### Challenge
Restate word for word the lines beginning at the one that contains "for number, x" and ending at the one that contains "record = json.load(file)"; include both and nothing else.

--- start Data segment ---

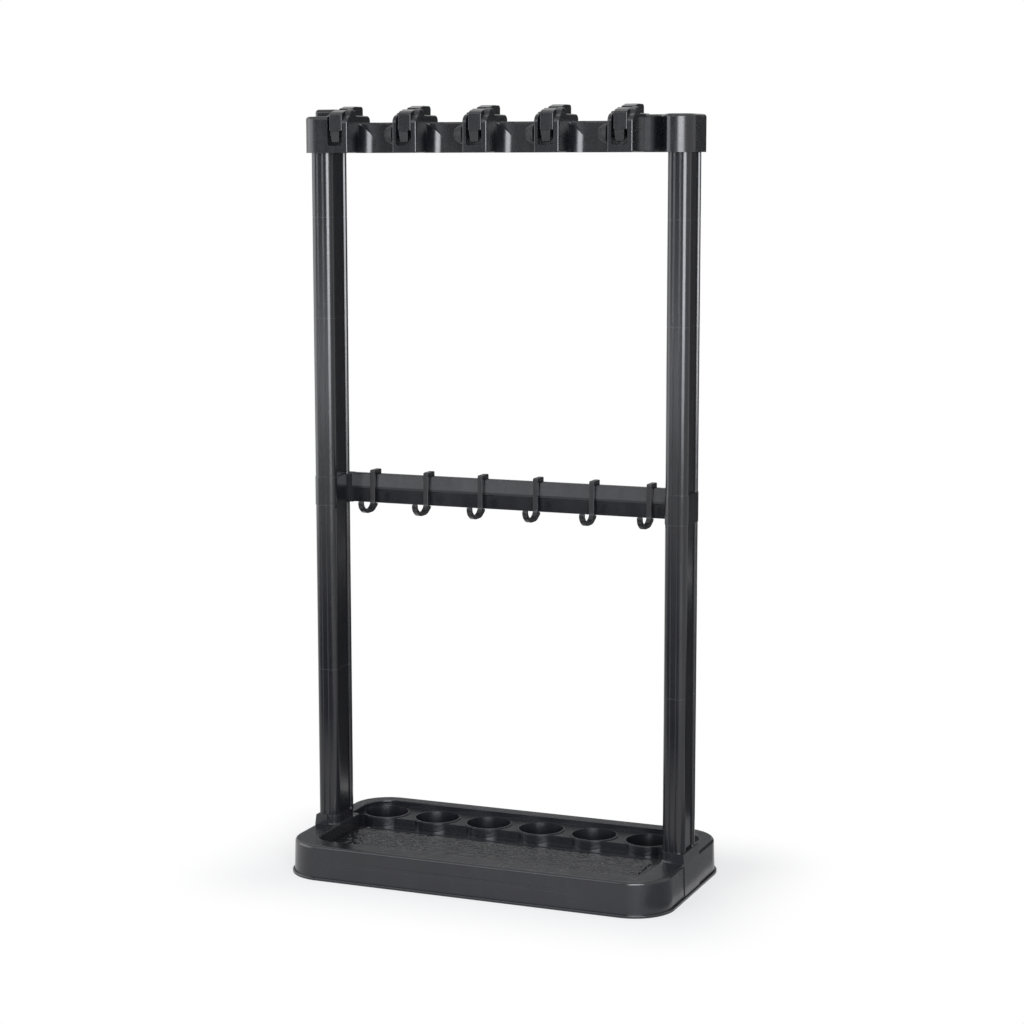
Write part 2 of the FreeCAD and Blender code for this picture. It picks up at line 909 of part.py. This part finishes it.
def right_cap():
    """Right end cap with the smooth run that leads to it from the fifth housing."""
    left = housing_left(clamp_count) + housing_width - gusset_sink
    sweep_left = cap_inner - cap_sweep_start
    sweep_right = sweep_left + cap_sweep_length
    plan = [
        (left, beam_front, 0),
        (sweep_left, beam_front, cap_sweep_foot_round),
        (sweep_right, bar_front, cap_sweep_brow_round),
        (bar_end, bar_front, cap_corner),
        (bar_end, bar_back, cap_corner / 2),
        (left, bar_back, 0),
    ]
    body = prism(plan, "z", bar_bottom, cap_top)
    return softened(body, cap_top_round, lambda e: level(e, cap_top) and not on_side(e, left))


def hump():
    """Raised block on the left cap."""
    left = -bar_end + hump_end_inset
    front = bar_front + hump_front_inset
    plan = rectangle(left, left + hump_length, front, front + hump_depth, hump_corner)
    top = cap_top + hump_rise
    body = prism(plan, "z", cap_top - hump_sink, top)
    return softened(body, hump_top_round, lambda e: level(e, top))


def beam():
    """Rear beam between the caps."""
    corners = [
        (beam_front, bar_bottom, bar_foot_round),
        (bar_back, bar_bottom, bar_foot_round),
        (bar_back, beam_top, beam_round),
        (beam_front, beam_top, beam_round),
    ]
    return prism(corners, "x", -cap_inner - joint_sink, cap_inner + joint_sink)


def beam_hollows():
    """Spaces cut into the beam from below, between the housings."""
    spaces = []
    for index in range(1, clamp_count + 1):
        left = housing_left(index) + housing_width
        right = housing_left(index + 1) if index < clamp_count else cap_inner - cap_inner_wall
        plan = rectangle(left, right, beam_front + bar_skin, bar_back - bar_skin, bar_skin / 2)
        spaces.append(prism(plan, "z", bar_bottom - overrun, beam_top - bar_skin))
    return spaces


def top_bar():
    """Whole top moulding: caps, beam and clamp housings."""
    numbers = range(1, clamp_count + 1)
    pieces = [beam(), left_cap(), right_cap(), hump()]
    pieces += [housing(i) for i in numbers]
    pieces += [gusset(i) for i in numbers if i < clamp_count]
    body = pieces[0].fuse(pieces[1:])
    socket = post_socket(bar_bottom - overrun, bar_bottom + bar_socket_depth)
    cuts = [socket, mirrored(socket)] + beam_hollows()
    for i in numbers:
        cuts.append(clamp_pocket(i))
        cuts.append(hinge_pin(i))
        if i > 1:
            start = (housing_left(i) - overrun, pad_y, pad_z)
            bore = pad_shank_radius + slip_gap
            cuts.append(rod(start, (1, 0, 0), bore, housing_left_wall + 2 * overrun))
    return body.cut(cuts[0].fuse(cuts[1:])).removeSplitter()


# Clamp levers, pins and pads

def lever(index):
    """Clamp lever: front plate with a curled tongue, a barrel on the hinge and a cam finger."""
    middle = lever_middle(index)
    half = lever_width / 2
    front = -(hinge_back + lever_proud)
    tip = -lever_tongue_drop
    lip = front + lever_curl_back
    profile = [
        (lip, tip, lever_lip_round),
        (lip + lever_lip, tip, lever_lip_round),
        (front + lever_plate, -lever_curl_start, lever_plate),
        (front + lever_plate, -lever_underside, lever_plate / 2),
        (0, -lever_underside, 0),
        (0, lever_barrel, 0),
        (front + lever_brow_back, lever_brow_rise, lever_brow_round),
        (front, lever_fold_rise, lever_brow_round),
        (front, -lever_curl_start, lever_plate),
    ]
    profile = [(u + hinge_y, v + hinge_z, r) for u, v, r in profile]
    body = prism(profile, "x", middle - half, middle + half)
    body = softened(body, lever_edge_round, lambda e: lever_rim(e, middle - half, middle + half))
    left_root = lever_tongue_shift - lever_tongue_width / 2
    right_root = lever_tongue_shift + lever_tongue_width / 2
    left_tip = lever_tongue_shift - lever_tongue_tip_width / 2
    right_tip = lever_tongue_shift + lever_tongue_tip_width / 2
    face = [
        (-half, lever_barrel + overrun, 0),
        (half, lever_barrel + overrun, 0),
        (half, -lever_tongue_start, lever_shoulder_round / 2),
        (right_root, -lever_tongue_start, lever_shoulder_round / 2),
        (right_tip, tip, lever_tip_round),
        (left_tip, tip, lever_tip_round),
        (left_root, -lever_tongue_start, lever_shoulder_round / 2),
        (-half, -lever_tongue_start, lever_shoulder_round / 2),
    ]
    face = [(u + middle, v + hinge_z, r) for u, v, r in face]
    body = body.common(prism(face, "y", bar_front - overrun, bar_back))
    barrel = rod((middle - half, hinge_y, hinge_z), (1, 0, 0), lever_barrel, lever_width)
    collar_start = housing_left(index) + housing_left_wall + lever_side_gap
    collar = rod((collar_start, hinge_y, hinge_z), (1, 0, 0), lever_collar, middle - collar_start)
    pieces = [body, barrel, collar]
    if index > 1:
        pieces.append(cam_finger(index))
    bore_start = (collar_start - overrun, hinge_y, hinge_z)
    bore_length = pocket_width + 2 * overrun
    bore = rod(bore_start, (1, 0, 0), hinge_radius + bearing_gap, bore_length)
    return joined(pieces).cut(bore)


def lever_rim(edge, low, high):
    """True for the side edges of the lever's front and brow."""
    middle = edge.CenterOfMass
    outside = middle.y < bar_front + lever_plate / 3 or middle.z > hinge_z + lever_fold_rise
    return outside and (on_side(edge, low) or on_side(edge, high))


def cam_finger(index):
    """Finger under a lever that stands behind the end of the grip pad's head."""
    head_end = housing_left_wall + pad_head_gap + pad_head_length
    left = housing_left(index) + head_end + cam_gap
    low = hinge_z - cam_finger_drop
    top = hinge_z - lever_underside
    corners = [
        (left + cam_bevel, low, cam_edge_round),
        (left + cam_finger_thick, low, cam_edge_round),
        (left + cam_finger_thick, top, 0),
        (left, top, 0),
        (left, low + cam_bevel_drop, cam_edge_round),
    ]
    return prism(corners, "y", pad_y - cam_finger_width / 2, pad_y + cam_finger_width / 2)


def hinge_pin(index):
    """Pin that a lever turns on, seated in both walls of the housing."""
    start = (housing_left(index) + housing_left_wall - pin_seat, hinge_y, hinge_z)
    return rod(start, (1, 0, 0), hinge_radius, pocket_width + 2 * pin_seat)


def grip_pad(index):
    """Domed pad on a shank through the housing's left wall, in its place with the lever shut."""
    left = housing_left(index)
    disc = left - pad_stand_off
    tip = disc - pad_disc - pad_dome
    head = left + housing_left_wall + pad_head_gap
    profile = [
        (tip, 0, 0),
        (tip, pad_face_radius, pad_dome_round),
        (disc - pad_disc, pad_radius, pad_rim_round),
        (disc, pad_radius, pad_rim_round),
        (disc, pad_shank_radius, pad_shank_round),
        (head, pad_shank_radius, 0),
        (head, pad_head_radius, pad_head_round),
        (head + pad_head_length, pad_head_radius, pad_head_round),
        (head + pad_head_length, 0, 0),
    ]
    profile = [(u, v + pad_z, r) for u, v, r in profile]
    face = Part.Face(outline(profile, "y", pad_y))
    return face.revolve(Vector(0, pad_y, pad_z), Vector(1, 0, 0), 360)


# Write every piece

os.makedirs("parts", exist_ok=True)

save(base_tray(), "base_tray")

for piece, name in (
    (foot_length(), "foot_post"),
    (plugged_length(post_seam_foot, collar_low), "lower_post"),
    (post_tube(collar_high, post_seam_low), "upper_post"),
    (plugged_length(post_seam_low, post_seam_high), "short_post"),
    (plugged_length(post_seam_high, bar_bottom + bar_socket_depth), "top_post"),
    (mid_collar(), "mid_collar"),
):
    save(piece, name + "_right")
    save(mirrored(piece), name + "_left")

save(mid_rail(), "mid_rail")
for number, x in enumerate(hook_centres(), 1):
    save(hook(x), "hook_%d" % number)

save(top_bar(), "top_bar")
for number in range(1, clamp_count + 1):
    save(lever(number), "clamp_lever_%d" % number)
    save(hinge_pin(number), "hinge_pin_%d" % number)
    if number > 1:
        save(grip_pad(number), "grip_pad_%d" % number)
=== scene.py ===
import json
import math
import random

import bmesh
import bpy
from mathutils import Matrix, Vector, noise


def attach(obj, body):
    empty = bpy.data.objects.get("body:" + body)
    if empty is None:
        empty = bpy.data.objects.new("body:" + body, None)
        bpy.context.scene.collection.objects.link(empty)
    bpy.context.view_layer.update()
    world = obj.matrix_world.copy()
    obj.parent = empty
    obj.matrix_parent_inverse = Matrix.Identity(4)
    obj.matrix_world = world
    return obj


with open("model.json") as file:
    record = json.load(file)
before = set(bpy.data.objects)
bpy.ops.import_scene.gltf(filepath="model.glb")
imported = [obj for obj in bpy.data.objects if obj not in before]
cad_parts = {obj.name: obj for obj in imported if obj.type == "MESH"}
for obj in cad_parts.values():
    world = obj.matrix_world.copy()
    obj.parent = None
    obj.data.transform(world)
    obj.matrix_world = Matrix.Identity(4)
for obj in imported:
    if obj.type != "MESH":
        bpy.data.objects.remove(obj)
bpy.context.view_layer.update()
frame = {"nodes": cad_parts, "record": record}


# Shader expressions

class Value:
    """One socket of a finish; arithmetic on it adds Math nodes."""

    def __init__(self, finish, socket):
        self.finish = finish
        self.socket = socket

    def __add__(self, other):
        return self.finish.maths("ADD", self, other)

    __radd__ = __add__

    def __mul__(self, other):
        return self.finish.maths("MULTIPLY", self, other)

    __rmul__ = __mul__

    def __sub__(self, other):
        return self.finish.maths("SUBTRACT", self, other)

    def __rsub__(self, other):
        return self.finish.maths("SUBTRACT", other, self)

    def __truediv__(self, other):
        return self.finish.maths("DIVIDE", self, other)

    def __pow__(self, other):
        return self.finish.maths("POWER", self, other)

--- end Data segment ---

### Solution to this exercise
for number, x in enumerate(hook_centres(), 1):
    save(hook(x), "hook_%d" % number)

save(top_bar(), "top_bar")
for number in range(1, clamp_count + 1):
    save(lever(number), "clamp_lever_%d" % number)
    save(hinge_pin(number), "hinge_pin_%d" % number)
    if number > 1:
        save(grip_pad(number), "grip_pad_%d" % number)
=== scene.py ===
import json
import math
import random

import bmesh
import bpy
from mathutils import Matrix, Vector, noise


def attach(obj, body):
    empty = bpy.data.objects.get("body:" + body)
    if empty is None:
        empty = bpy.data.objects.new("body:" + body, None)
        bpy.context.scene.collection.objects.link(empty)
    bpy.context.view_layer.update()
    world = obj.matrix_world.copy()
    obj.parent = empty
    obj.matrix_parent_inverse = Matrix.Identity(4)
    obj.matrix_world = world
    return obj


with open("model.json") as file:
    record = json.load(file)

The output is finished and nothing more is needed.